O horizonte civilizatório é conjunto dos temas que estão para além do horizonte político, mas que no entender de um número crescente de pessoas, sobretudo de jovens, é decisivo para o futuro da humanidade: outros modelos de consumo, de convivência democrática, de relacionamento cordial entre humanos e entre estes a natureza. Essa será a única maneira de evitar o colapso ecológico e a superveniência de novas ditaduras e a multiplicação de guerras irregulares e suas vítimas privilegiadas, civis inocentes. O horizonte civilizatório é constituído por duas inquietações políticas, uma negativa, outra positiva. A inquietação negativa é a sensação de que a roupa no varal pertence toda a um corpo, um estilo, uma história do passado.  A inquietação positiva é que, apesar de os temas civilizatórios não poderem, pelo menos por agora, ser processados pelo sistema político, são cada vez mais discutidos pelos cidadãos e presentes na sua vida: no modo como mudam os hábitos de consumo, na revolta ante políticas públicas que negam ou minimizam a importância dos temas civilizatórios, no desconforto ante a magnitude do que está em causa no horizonte civilizatório e a pequenez dos debates que ocupam o varal da roupa política. Perante isso, muitos e muitas afastam-se da política convencional, o que os políticos ocupados no varal confundem com despolitização, mas que no fundo é apenas o desejo acrisolado de outras políticas.

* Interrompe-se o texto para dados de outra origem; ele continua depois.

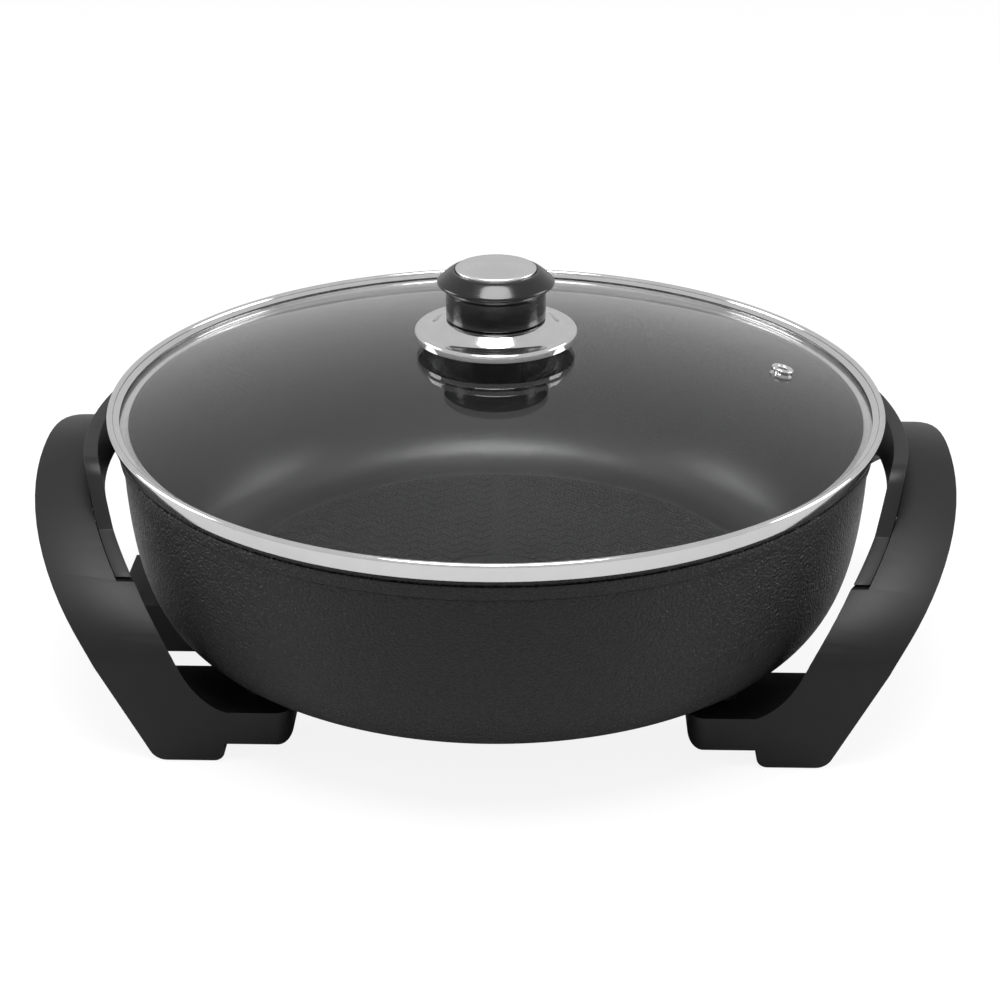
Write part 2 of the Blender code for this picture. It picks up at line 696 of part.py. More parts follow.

Esta disjuntiva entre horizonte político e horizonte civilizatório é nova e o drama do nosso tempo é que ela exige uma nova e fundamental distinção entre esquerda e direita e a classe política não está preparada para ela. As forças políticas de direita, por mais que digam o contrário, não se interessam pelo horizonte civilizatório e desprezam quem o quer discutir. Afinal, o mundo tal como está foi em grande medida obra delas e são elas as que mais beneficiam com o status quo. Não pensam no horizonte civilizatório porque, segundo dizem, isso é longo prazo e a longo prazo estamos todos mortos. Ao contrário, as forças de esquerda só terão viabilidade no futuro se souberam articular os dois horizontes. Se não o fizerem, são elas que a longo prazo estarão mortas. Têm, pois, um interesse vital em introduzir na discussão o horizonte civilizatório. Só que isso não é possível a curto prazo nem sequer nos termos da temporalidade dos processos eleitorais. Perante isto, a solução só pode ser a seguinte. As forças de esquerda têm de aprender a exercer a sua atividade dentro e fora do horizonte político. Dentro dele, o seu objetivo deve ser o de o reconverter para que ele amplie o seu carácter democrático (haja roupa mais colorida e diversa no estendal). Ela sabe que o horizonte político vai ser cada vez mais pressionado a partir de fora pelos cidadãos sobretudo interessados no horizonte civilizatório e que, perante isso, as forças de direita vão responder repressivamente e tudo fazer, inclusive sacrificar a democracia para salvaguardar o status quo. Por isso, para as forças de esquerda a defesa da democracia deve ser o novo centro do horizonte político e a única razão porque participam nele.
Mas têm igualmente de trabalhar fora dele, ao nível do horizonte civilizatório. A esse nível, os instrumentos políticos são: a educação popular para a democracia intercultural ecossocialista, o exemplo pessoal e coletivo como testemunho de vida, e formas novas de organização. Quanto à educação: a democratização global da vida, a diversidade intercultural das possibilidades pós-capitalistas, pós-colonialistas e pós-patriarcais e os direitos da natureza. Isto implica virar do avesso as universidades de verão e as escolas de formação organizadas pelos partidos: serão os cidadãos a ensinar aos políticos o horizonte civilizatório. Quanto ao testemunho de vida: os políticos de esquerda têm de dar testemunho pessoal das preocupações civilizatórias e têm de conviver mais com as periferias pobres e discriminadas das cidades, aprender de novo a falar com as classes que lhes deram historicamente a razão de ser e, sempre que possível, ir viver com elas. Quanto à forma de organização: a esquerda tem de ser partido e movimento porque nem um nem outro isoladamente sobreviverão à degradação da democracia causada pelas forças de direita. Articulando-se poderão começar a pensar conjuntamente o horizonte político e o horizonte civilizatório e a transformar o primeiro em função do segundo. Estarão aí para garantir o seu futuro, um futuro promissor e urgente.